間違いなく、XC60以上を高級に見せるための安いデザインだった。正直、本当に失望した。
これなら、V90のデザインも、V40におりてくるころには、「V90を高級にみせるための安いデザイン」が仕上がってくるだろう。今のV40が素晴らしいだけに、そんなものは絶対に買わない。
一方、フィアットやBMW、MINIならば、その点は素晴らしい。
小さなチンクはデザインに堂々としたものがあるし、500L(日本未発売)という大きいクラスになっても同じデザインで統一している。
さらに、スポーツモデルであるアバルトがあるので、同じチンクの大きさで高級モデルも楽しめる。
MINIも大きなクラブマンやクロスオーバーがあっても、小さいカブリオレと内装に差がない。
マツダはそれを見倣い、クラスを整理したい。
まず、ハッチバックを
アクセラ、デミオに絞る。
SUVは
CX-8、CX-5、CX-3
カブリオレは
ロードスター
ハッチバックの中や、SUVの中で、インテリアに差をつけない。
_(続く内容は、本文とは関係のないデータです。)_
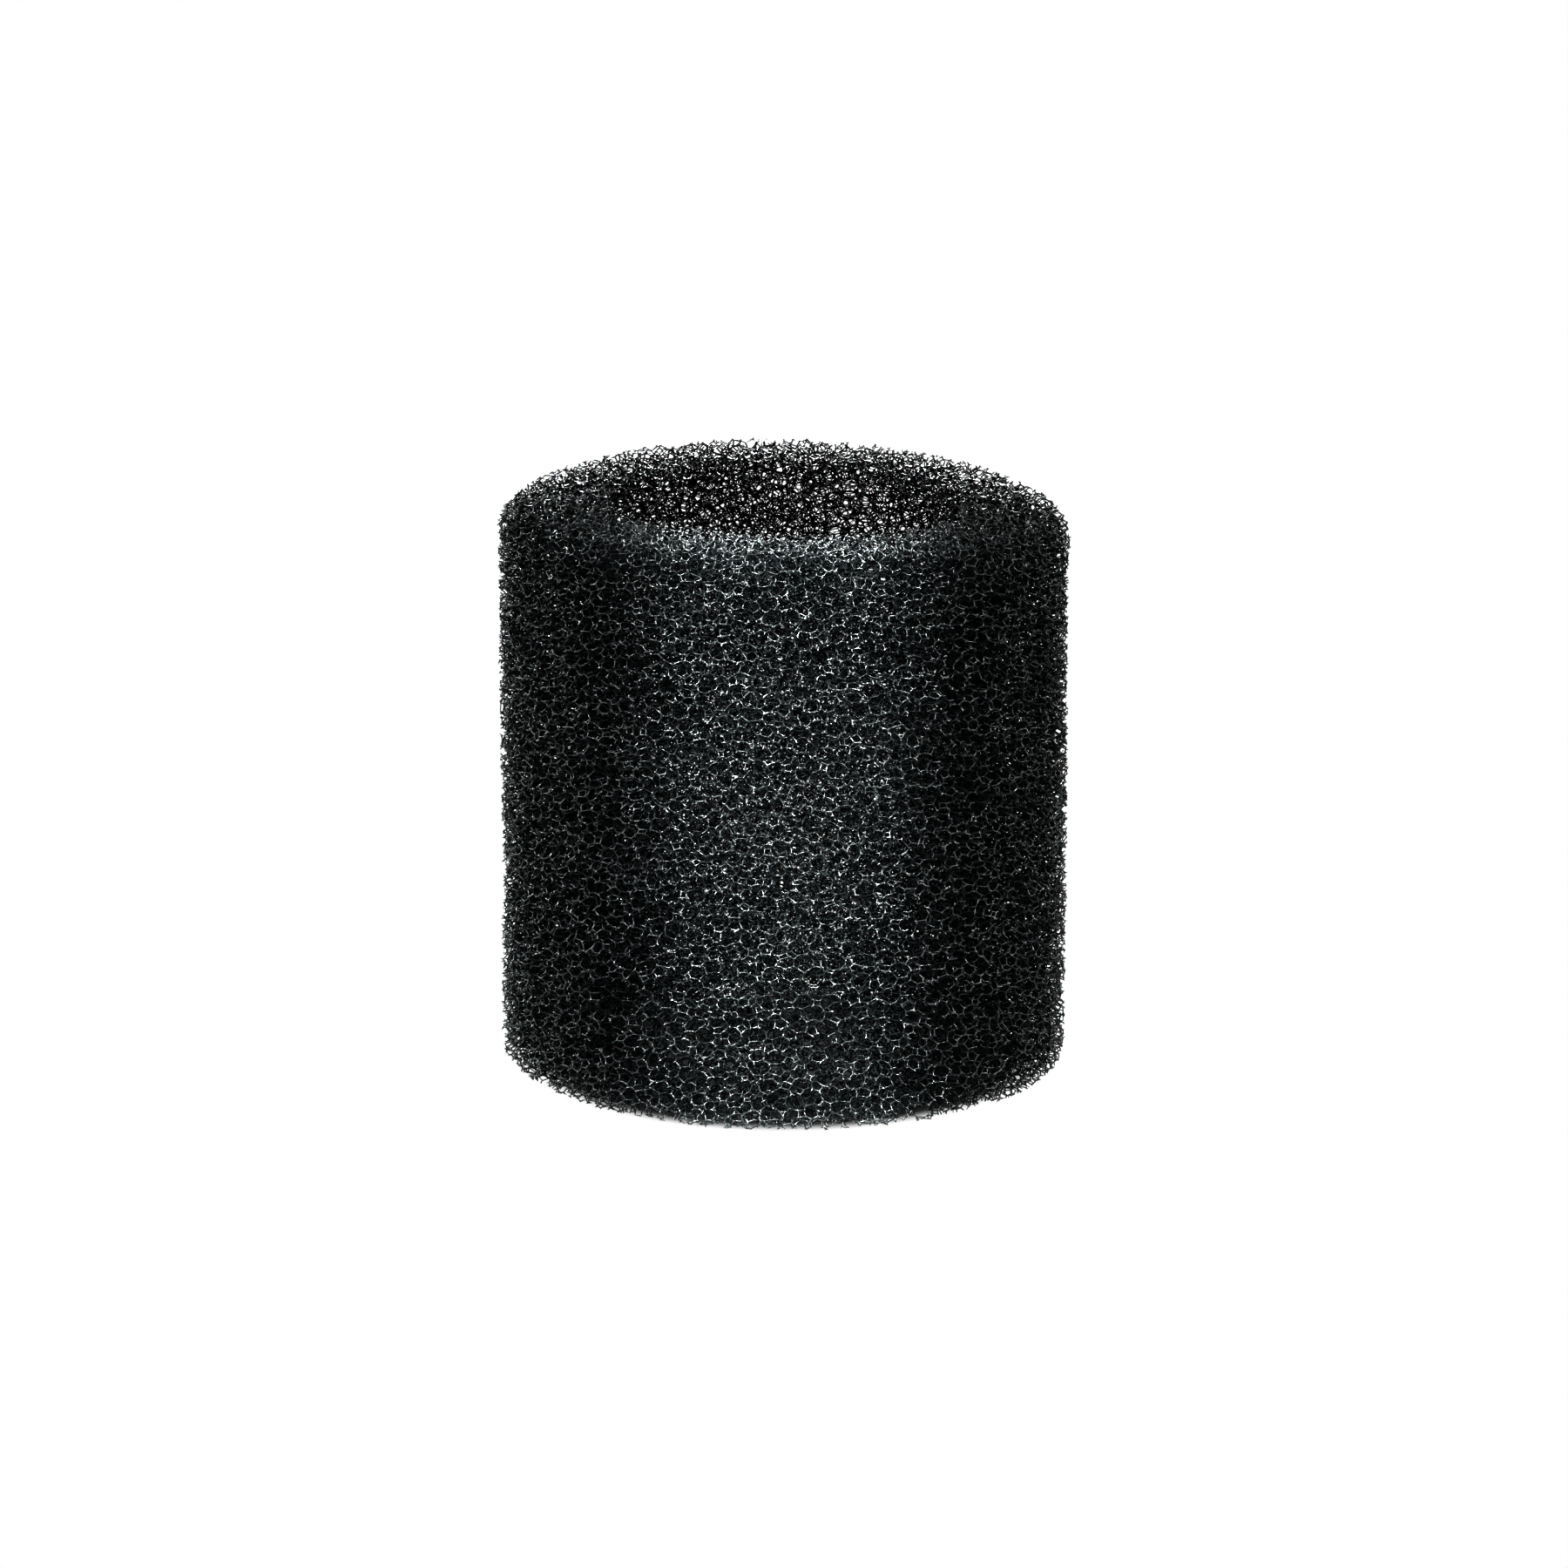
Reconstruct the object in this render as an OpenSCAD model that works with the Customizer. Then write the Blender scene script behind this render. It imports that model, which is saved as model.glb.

CX-3にも、CX-8の一番上と同じグレードがあるようにする。
アテンザはまったく違う車種にする。
FRスポーツでもいいし、今のようにセダンにして、デザインはハッチバックと違うものにする。
そうすれば、ハッチバックと違う価値観で値段を設定できるし、プレミアムクラスと宣言してもいい。
チンクはチンクありきで、そこからアバルト、500L、500Xと拡がっている。
ハッチバックもデミオありきにして、デミオのデザインをもとに、それの大きなデミオLとしてのアクセラというのも面白い。
ならば、デミオという名前を廃止して、アクセラとアクセラL的な感じにしたっていい。
いずれにしろ、明確なスポーツクラスを設定して、そこを高級化してもいい。
そんな話ができるのも、そもそもマツダがデザインを統一しているからだ。
スバルやスズキ、ホンダやトヨタでそんな話はできない。